AFAC, a pan-African alliance of Africa’s key financial institutions and commercial and development banks, mobilizes private capital to support continent-wide low-carbon and climate-resilient development.

The group aims to put the financial sector at the center of climate action in Africa. It brings together Africa’s key financial institutions, including central banks, insurance companies, sovereign wealth and pension funds, stock exchanges, as well as commercial and development banks, to mobilize private capital flows towards continent-wide low-carbon and climate-resilient development.

AFAC will promote climate action through knowledge sharing, climate risk-mitigating financial instruments, climate risk disclosure, and climate finance flows.

The new blueprint mainly focused on aligning financial flows with achieving greenhouse gas emissions and climate-resilient development by 2030. It proposed improvement in areas such as leadership awareness, access to data, climate risk regulation, climate risk management, and green finance.
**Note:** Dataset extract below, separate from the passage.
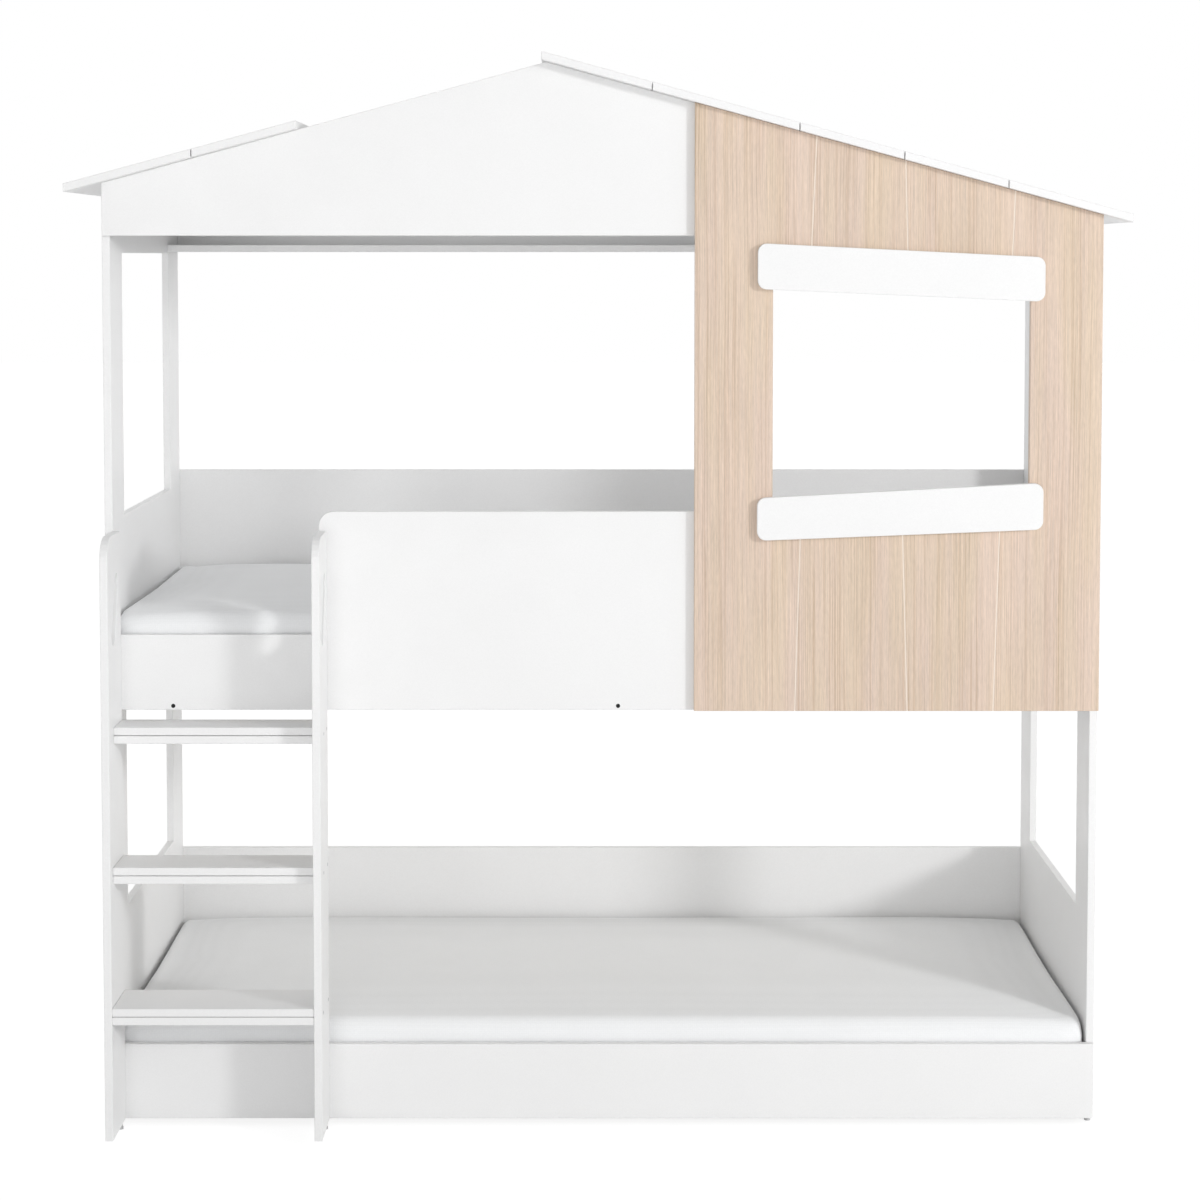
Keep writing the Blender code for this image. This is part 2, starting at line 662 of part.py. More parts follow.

The launch drew together representatives of the African Development Bank (AfDB), the Global Centre on Adaptation (GCA), financial institutions, and country representatives. AFAC called for feedback from the stakeholders on a new strategy.



The strategy also identified three critical challenges that need to be overcome: a lack of available data to assess financial risk, inadequate internal capacity at national central banks to create a level playing field for the private and public sectors, and the need to regularize and harmonize with international standards and practices.

A Board member of the IFRS Sustainability, a not-for-profit, public interest organization, Dr. Ndidi Nnoli-Edozien harped on the need to accelerate the implementation of new changes.

“The suggested changes should be made fast and returned for approval. We need speed to act. We do not have time”, she said.

IFRS Sustainability is an organization working to develop high-quality, enforceable, and globally accepted accounting and sustainability disclosure standards
Kevin Kariuki, AfDB Vice President of Power, Energy, Climate and Green Growth, Kevin Kariuki noted that climate finance has been largely public sector-oriented.

“There are enough calls to mobilize these finances through the private sector. AFAC is a channel that can mobilize climate finance from the private sector once these changes are finalized”, he added.